- **TASK DIRECTIONS**
Repeat the records exactly. Every line must match.

____ MATERIAL PROVIDED

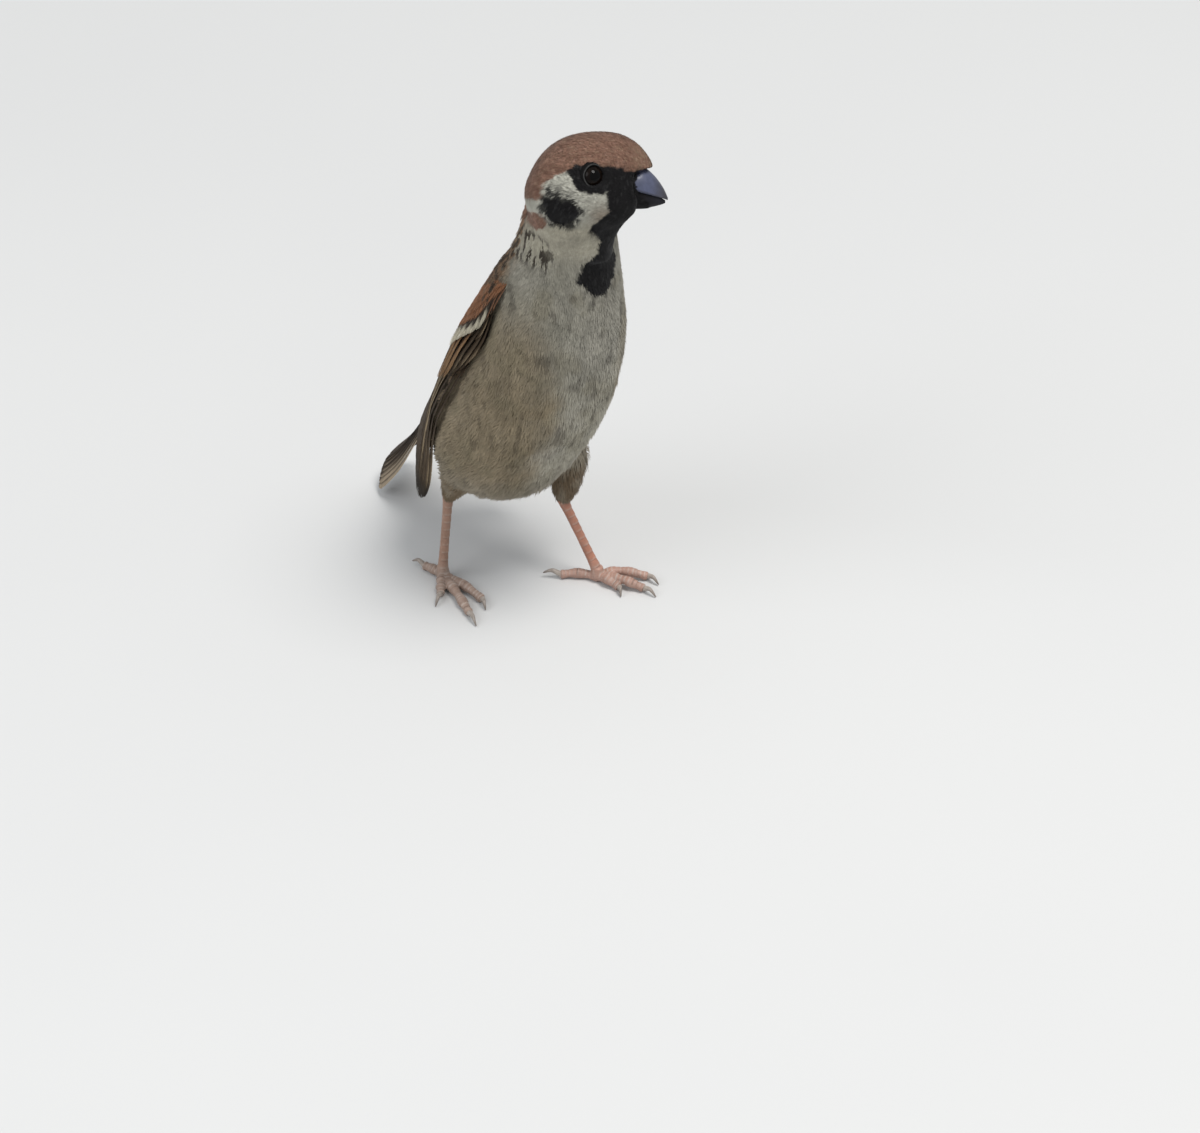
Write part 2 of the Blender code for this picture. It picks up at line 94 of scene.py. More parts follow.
EYE_RADIUS = 2.55
EYE_PLACE = (0.0, 0.35, 6.2)  # forward, up, outward
EYE_TURN = 20.0  # how far each eye looks ahead of straight out
BILL_SECTIONS = (  # forward, culmen, cutting edge, lower edge, half width
    (6.6, 3.0, -2.2, -5.7, 3.5),
    (8.8, 2.7, -2.4, -6.0, 3.45),
    (11.0, 1.9, -2.8, -5.85, 2.9),
    (13.0, 0.3, -3.3, -5.5, 2.1),
    (14.7, -1.8, -3.8, -5.1, 1.15),
    (15.7, -3.7, -4.2, -4.75, 0.4),
)
LOWER_BILL_SHORT, LOWER_BILL_WIDTH = 0.5, 0.86
WING_SECTIONS = (  # right wing: lower edge, upper edge, thickness, bulge, from shoulder to tip
    ((-10.6, 11.8, 84.8), (-7.4, 6.0, 85.4), 1.4, 0.4),
    ((-13.2, 10.4, 79.0), (-6.0, 1.6, 78.6), 1.9, 0.5),
    ((-15.2, 9.0, 69.4), (-4.9, -3.8, 68.4), 2.6, 2.1),
    ((-16.5, 4.2, 60.8), (-4.4, -8.9, 58.8), 2.5, 2.3),
    ((-17.0, -0.2, 52.0), (-4.8, -12.9, 49.8), 2.3, 2.1),
    ((-16.8, -5.4, 42.4), (-7.0, -16.4, 40.4), 2.0, 1.4),
    ((-15.9, -8.7, 33.5), (-11.0, -17.6, 32.2), 1.7, 0.6),
    ((-15.0, -10.9, 25.6), (-12.6, -17.8, 24.4), 1.4, 0.3),
    ((-14.5, -13.4, 17.6), (-13.6, -17.0, 16.8), 1.0, 0.2),
)
HIPS = {"right": (-10.4, -3.0, 31.0), "left": (9.2, 4.0, 31.0)}
HEELS = {"right": (-12.0, -8.3, 18.6), "left": (7.2, 5.4, 17.4)}
ANKLES = {"right": (-14.0, -7.6, 2.3), "left": (11.0, 11.6, 2.3)}
THIGH_RADII = {"right": (5.2, 4.0, 2.1, 1.35), "left": (4.4, 3.6, 2.9, 1.6)}
TOES = {  # knuckle, toe end, claw tip (left, forward), arch height, claw tip height
    "right": {
        "middle": ((-16.0, 0.4), (-17.6, 6.4), (-18.7, 10.2), 1.3, 0.2),
        "inner": ((-13.0, -1.4), (-12.6, 4.0), (-13.8, 6.8), 1.3, 0.2),
        "outer": ((-16.4, -4.9), (-18.2, -2.6), (-21.2, -0.3), 1.2, 0.2),
        "hind": ((-14.4, -10.3), (-14.9, -12.6), (-15.9, -15.4), 1.1, 0.9),
    },
    "left": {
        "middle": ((13.4, 16.6), (16.0, 20.8), (16.6, 24.0), 1.9, 0.2),
        "inner": ((11.4, 14.6), (12.2, 17.4), (11.0, 19.6), 1.5, 0.2),
        "outer": ((15.0, 14.2), (19.2, 17.8), (19.6, 21.0), 1.9, 0.3),
        "hind": ((8.2, 8.6), (5.4, 6.6), (2.6, 4.4), 1.1, 1.2),
    },
}
TOE_HEIGHT = 0.82
TOE_RADII = (1.12, 0.95, 0.9)

# ---------------------------------------------------------------- colours (linear)
CHESTNUT = (0.200, 0.112, 0.080)
CHESTNUT_DARK = (0.110, 0.058, 0.040)
BLACK = (0.0085, 0.0080, 0.0085)
WHITE = (0.40, 0.39, 0.335)
CHEEK_BUFF = (0.29, 0.25, 0.20)
COLLAR = (0.36, 0.335, 0.265)
BREAST = (0.245, 0.232, 0.190)
BREAST_PALE = (0.37, 0.35, 0.30)
FLANK = (0.235, 0.190, 0.125)
BELLY = (0.370, 0.348, 0.285)
VENT = (0.255, 0.222, 0.170)
OLIVE = (0.190, 0.165, 0.105)
MANTLE = (0.215, 0.135, 0.080)
MANTLE_PALE = (0.34, 0.26, 0.17)
STREAK = (0.030, 0.022, 0.016)
RUMP = (0.200, 0.155, 0.105)
THIGH = {"right": (0.160, 0.118, 0.072), "left": (0.150, 0.110, 0.070)}
RUFOUS = (0.235, 0.106, 0.052)
COVERT_BROWN = (0.115, 0.062, 0.034)
BAR_WHITE = (0.48, 0.435, 0.33)
BUFF_EDGE = (0.33, 0.25, 0.155)
RUFOUS_EDGE = (0.245, 0.140, 0.066)
REMEX = (0.054, 0.036, 0.021)
REMEX_TIP = (0.026, 0.021, 0.016)
TAIL_BROWN = (0.050, 0.036, 0.026)
TAIL_EDGE = (0.33, 0.265, 0.19)


def arr(*values):
    return np.array(values, float)


UP = arr(0.0, 0.0, 1.0)
AHEAD_FLIPPED = arr(1.0, -1.0, 1.0)  # a direction's (left, forward, up) as (x, y, z), and back


def unit(v):
    return v / np.maximum(np.linalg.norm(v, axis=-1, keepdims=True), 1e-9)


def split(points):
    """The three coordinates of points as three arrays."""
    return np.moveaxis(points, -1, 0)


def place(points):
    """Row-frame millimetres of points given as (left, forward, up) of the bird."""
    left, forward, up = split(np.asarray(points, float))
    return np.stack((left - ORIGIN[0], ORIGIN[1] - forward, up), -1)


def bird(points):
    """(left, forward, up) of the bird for row-frame millimetres."""
    x, y, z = split(points)
    return np.stack((x + ORIGIN[0], ORIGIN[1] - y, z), -1)


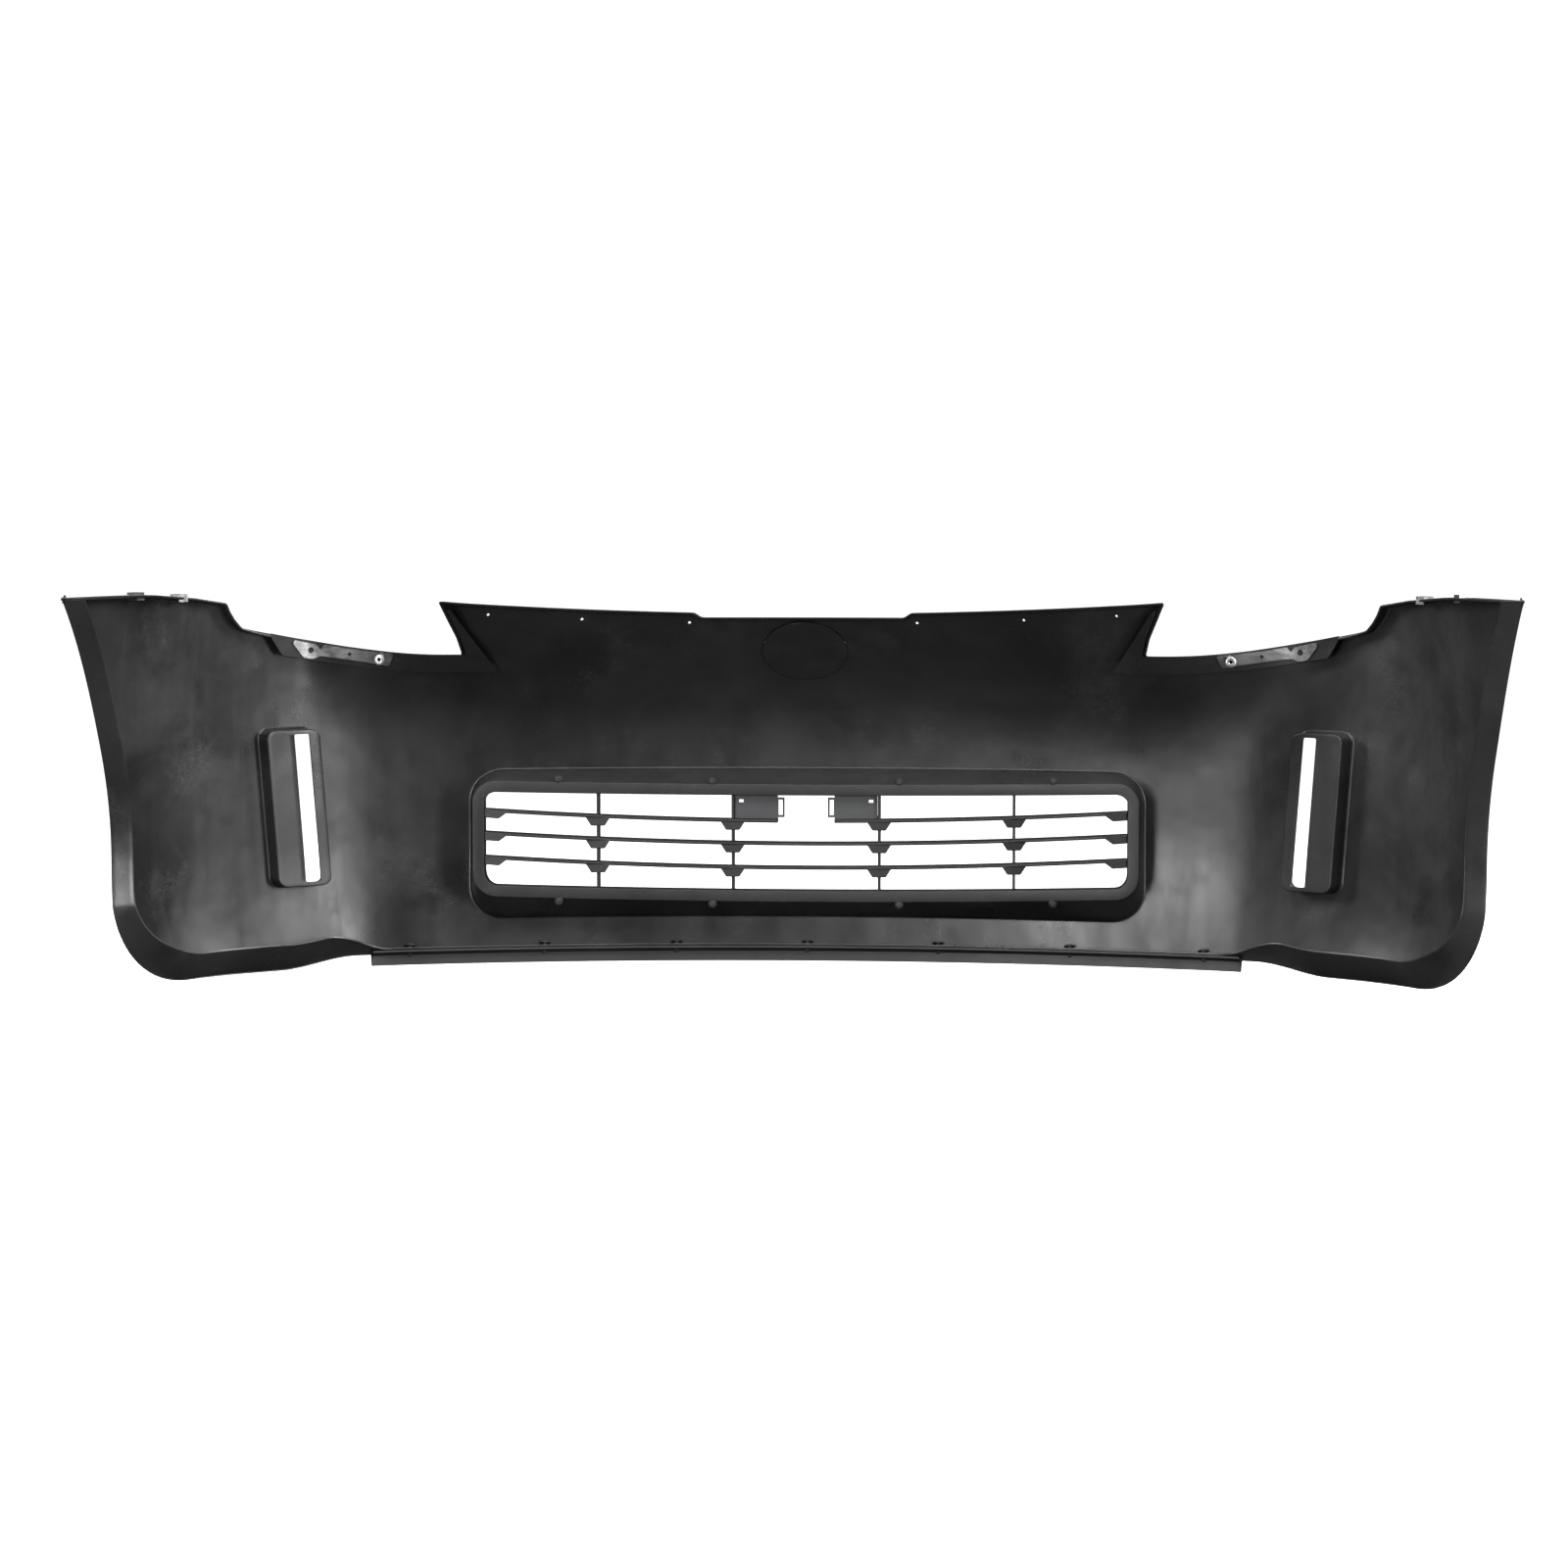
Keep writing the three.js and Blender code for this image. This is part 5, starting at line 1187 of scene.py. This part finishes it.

________

- **THE OUTPUT**
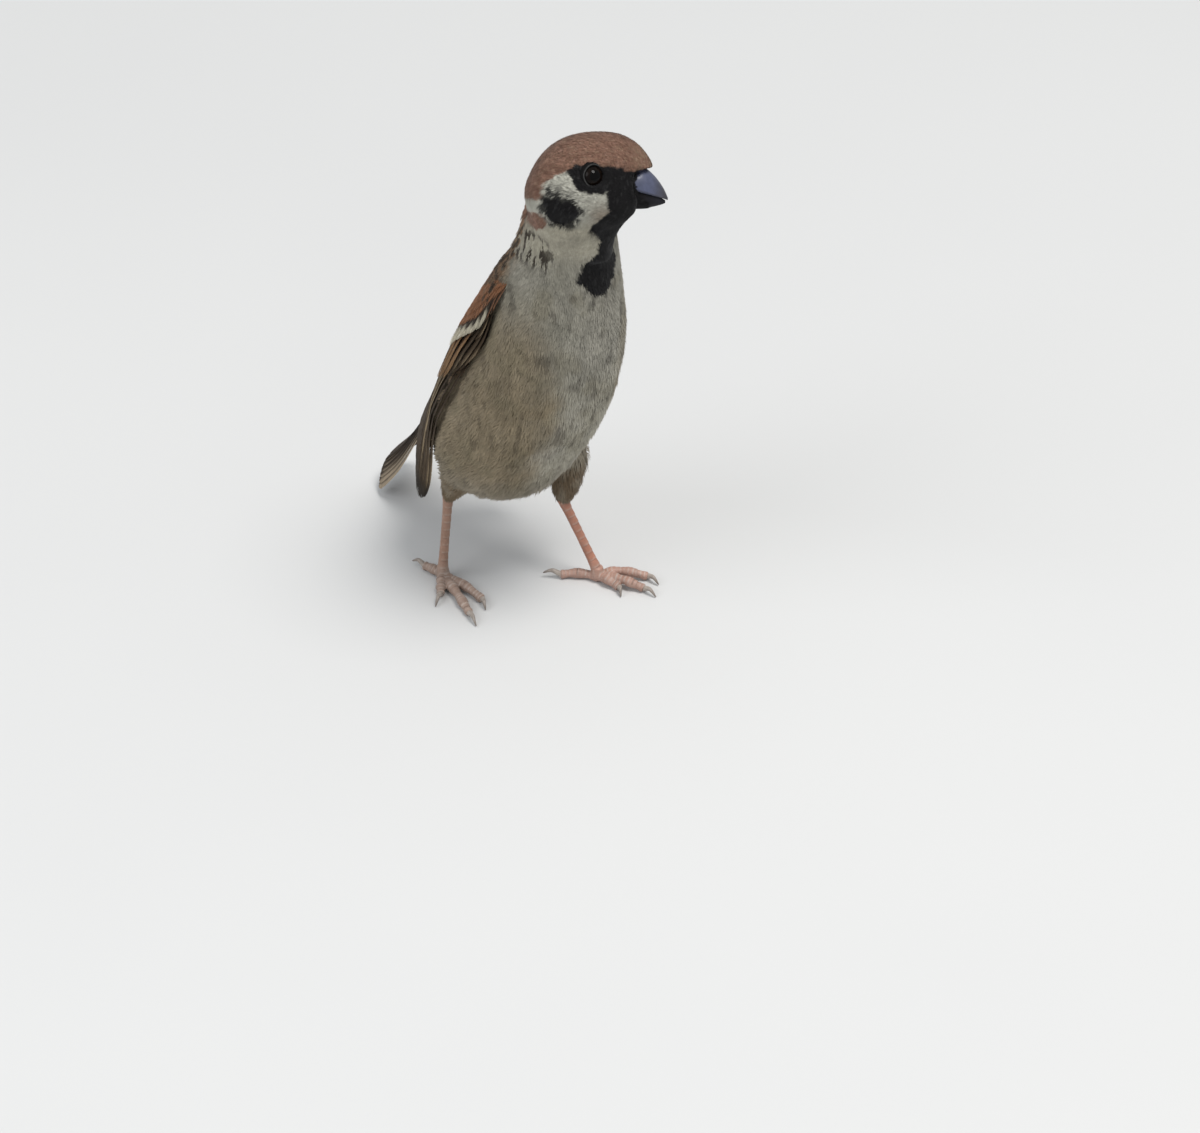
Write part 2 of the Blender code for this picture. It picks up at line 94 of scene.py. More parts follow.
EYE_RADIUS = 2.55
EYE_PLACE = (0.0, 0.35, 6.2)  # forward, up, outward
EYE_TURN = 20.0  # how far each eye looks ahead of straight out
BILL_SECTIONS = (  # forward, culmen, cutting edge, lower edge, half width
    (6.6, 3.0, -2.2, -5.7, 3.5),
    (8.8, 2.7, -2.4, -6.0, 3.45),
    (11.0, 1.9, -2.8, -5.85, 2.9),
    (13.0, 0.3, -3.3, -5.5, 2.1),
    (14.7, -1.8, -3.8, -5.1, 1.15),
    (15.7, -3.7, -4.2, -4.75, 0.4),
)
LOWER_BILL_SHORT, LOWER_BILL_WIDTH = 0.5, 0.86
WING_SECTIONS = (  # right wing: lower edge, upper edge, thickness, bulge, from shoulder to tip
    ((-10.6, 11.8, 84.8), (-7.4, 6.0, 85.4), 1.4, 0.4),
    ((-13.2, 10.4, 79.0), (-6.0, 1.6, 78.6), 1.9, 0.5),
    ((-15.2, 9.0, 69.4), (-4.9, -3.8, 68.4), 2.6, 2.1),
    ((-16.5, 4.2, 60.8), (-4.4, -8.9, 58.8), 2.5, 2.3),
    ((-17.0, -0.2, 52.0), (-4.8, -12.9, 49.8), 2.3, 2.1),
    ((-16.8, -5.4, 42.4), (-7.0, -16.4, 40.4), 2.0, 1.4),
    ((-15.9, -8.7, 33.5), (-11.0, -17.6, 32.2), 1.7, 0.6),
    ((-15.0, -10.9, 25.6), (-12.6, -17.8, 24.4), 1.4, 0.3),
    ((-14.5, -13.4, 17.6), (-13.6, -17.0, 16.8), 1.0, 0.2),
)
HIPS = {"right": (-10.4, -3.0, 31.0), "left": (9.2, 4.0, 31.0)}
HEELS = {"right": (-12.0, -8.3, 18.6), "left": (7.2, 5.4, 17.4)}
ANKLES = {"right": (-14.0, -7.6, 2.3), "left": (11.0, 11.6, 2.3)}
THIGH_RADII = {"right": (5.2, 4.0, 2.1, 1.35), "left": (4.4, 3.6, 2.9, 1.6)}
TOES = {  # knuckle, toe end, claw tip (left, forward), arch height, claw tip height
    "right": {
        "middle": ((-16.0, 0.4), (-17.6, 6.4), (-18.7, 10.2), 1.3, 0.2),
        "inner": ((-13.0, -1.4), (-12.6, 4.0), (-13.8, 6.8), 1.3, 0.2),
        "outer": ((-16.4, -4.9), (-18.2, -2.6), (-21.2, -0.3), 1.2, 0.2),
        "hind": ((-14.4, -10.3), (-14.9, -12.6), (-15.9, -15.4), 1.1, 0.9),
    },
    "left": {
        "middle": ((13.4, 16.6), (16.0, 20.8), (16.6, 24.0), 1.9, 0.2),
        "inner": ((11.4, 14.6), (12.2, 17.4), (11.0, 19.6), 1.5, 0.2),
        "outer": ((15.0, 14.2), (19.2, 17.8), (19.6, 21.0), 1.9, 0.3),
        "hind": ((8.2, 8.6), (5.4, 6.6), (2.6, 4.4), 1.1, 1.2),
    },
}
TOE_HEIGHT = 0.82
TOE_RADII = (1.12, 0.95, 0.9)

# ---------------------------------------------------------------- colours (linear)
CHESTNUT = (0.200, 0.112, 0.080)
CHESTNUT_DARK = (0.110, 0.058, 0.040)
BLACK = (0.0085, 0.0080, 0.0085)
WHITE = (0.40, 0.39, 0.335)
CHEEK_BUFF = (0.29, 0.25, 0.20)
COLLAR = (0.36, 0.335, 0.265)
BREAST = (0.245, 0.232, 0.190)
BREAST_PALE = (0.37, 0.35, 0.30)
FLANK = (0.235, 0.190, 0.125)
BELLY = (0.370, 0.348, 0.285)
VENT = (0.255, 0.222, 0.170)
OLIVE = (0.190, 0.165, 0.105)
MANTLE = (0.215, 0.135, 0.080)
MANTLE_PALE = (0.34, 0.26, 0.17)
STREAK = (0.030, 0.022, 0.016)
RUMP = (0.200, 0.155, 0.105)
THIGH = {"right": (0.160, 0.118, 0.072), "left": (0.150, 0.110, 0.070)}
RUFOUS = (0.235, 0.106, 0.052)
COVERT_BROWN = (0.115, 0.062, 0.034)
BAR_WHITE = (0.48, 0.435, 0.33)
BUFF_EDGE = (0.33, 0.25, 0.155)
RUFOUS_EDGE = (0.245, 0.140, 0.066)
REMEX = (0.054, 0.036, 0.021)
REMEX_TIP = (0.026, 0.021, 0.016)
TAIL_BROWN = (0.050, 0.036, 0.026)
TAIL_EDGE = (0.33, 0.265, 0.19)


def arr(*values):
    return np.array(values, float)


UP = arr(0.0, 0.0, 1.0)
AHEAD_FLIPPED = arr(1.0, -1.0, 1.0)  # a direction's (left, forward, up) as (x, y, z), and back


def unit(v):
    return v / np.maximum(np.linalg.norm(v, axis=-1, keepdims=True), 1e-9)


def split(points):
    """The three coordinates of points as three arrays."""
    return np.moveaxis(points, -1, 0)


def place(points):
    """Row-frame millimetres of points given as (left, forward, up) of the bird."""
    left, forward, up = split(np.asarray(points, float))
    return np.stack((left - ORIGIN[0], ORIGIN[1] - forward, up), -1)


def bird(points):
    """(left, forward, up) of the bird for row-frame millimetres."""
    x, y, z = split(points)
    return np.stack((x + ORIGIN[0], ORIGIN[1] - y, z), -1)


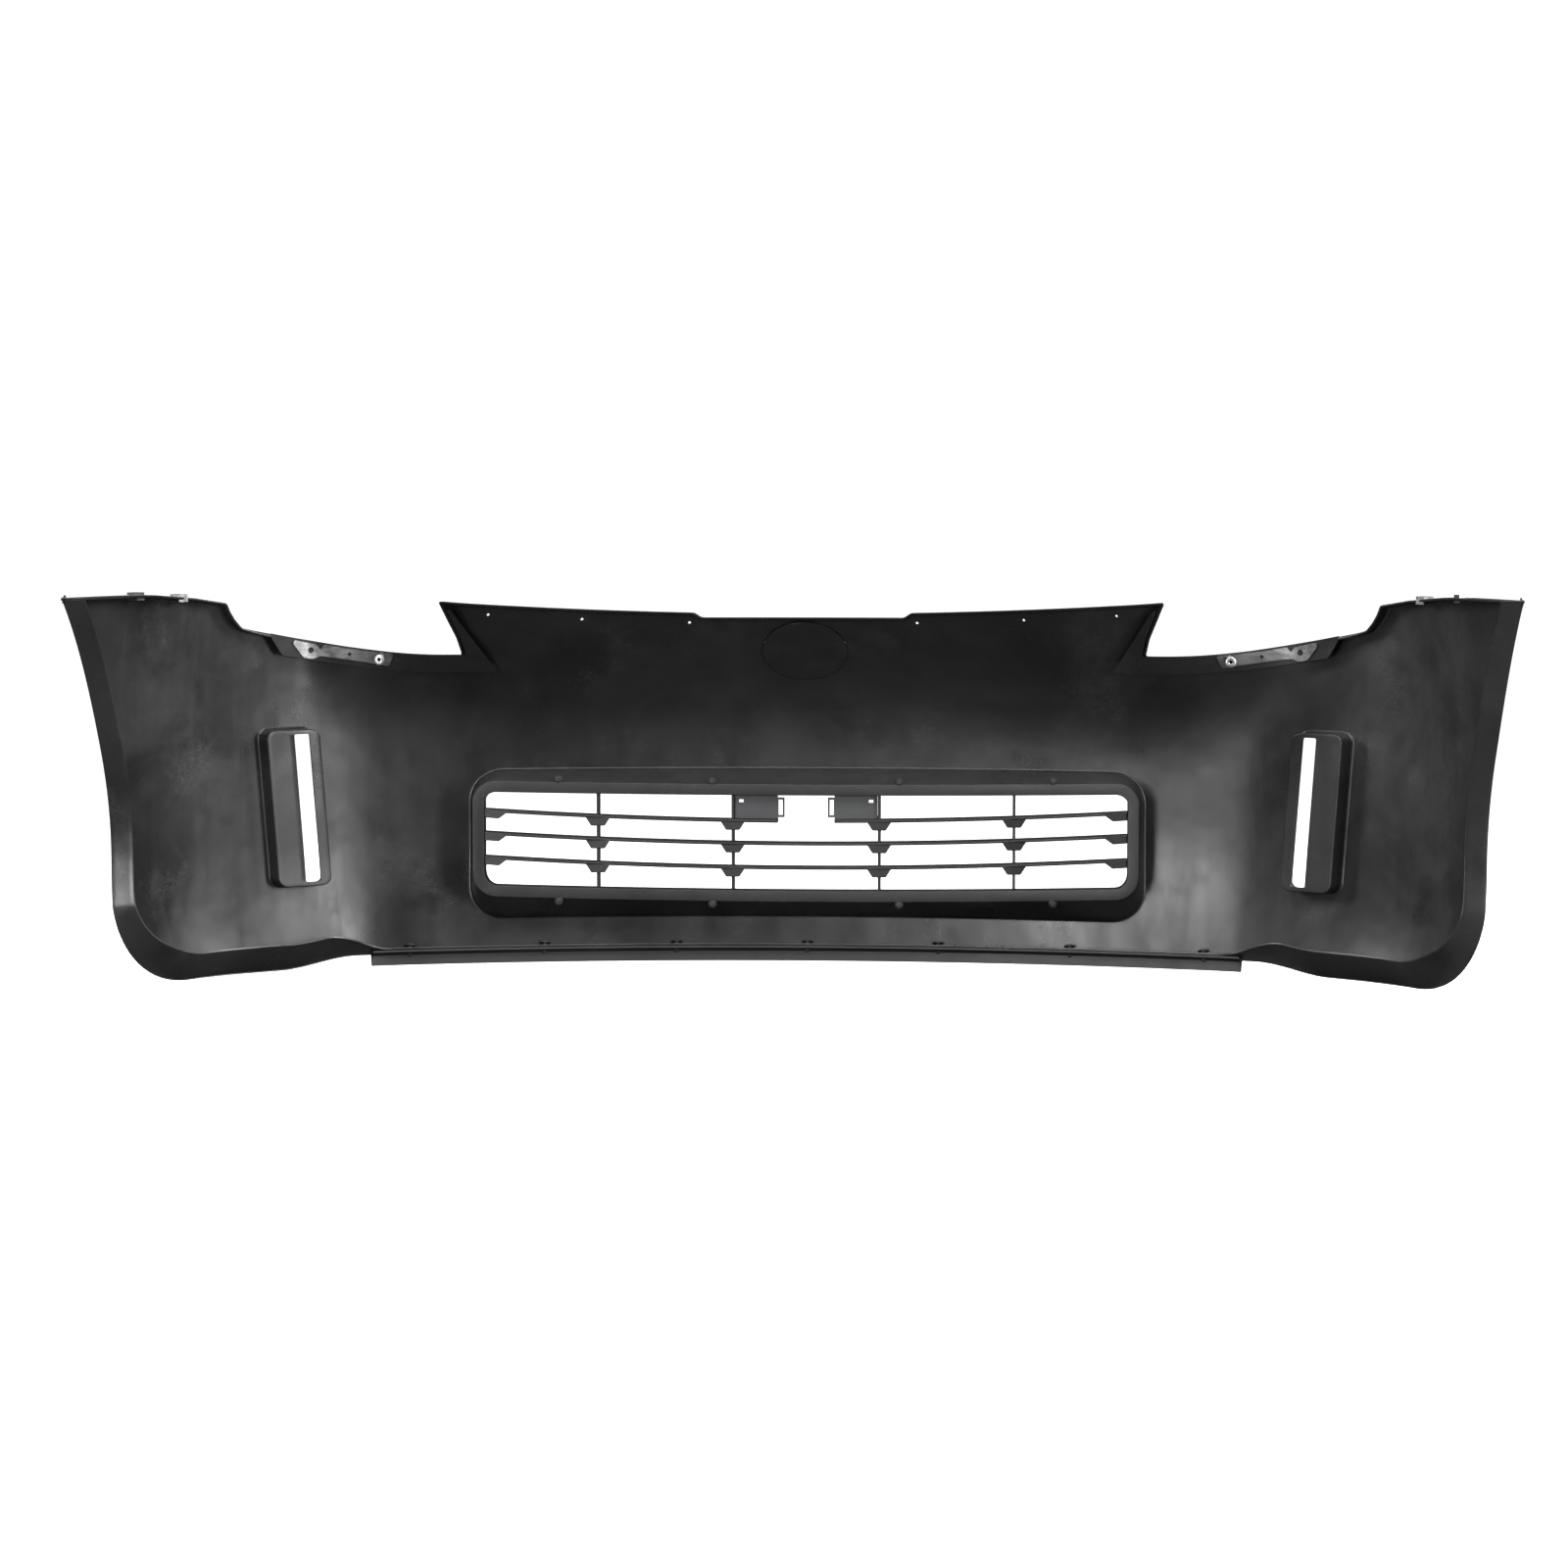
Keep writing the three.js and Blender code for this image. This is part 5, starting at line 1187 of scene.py. This part finishes it.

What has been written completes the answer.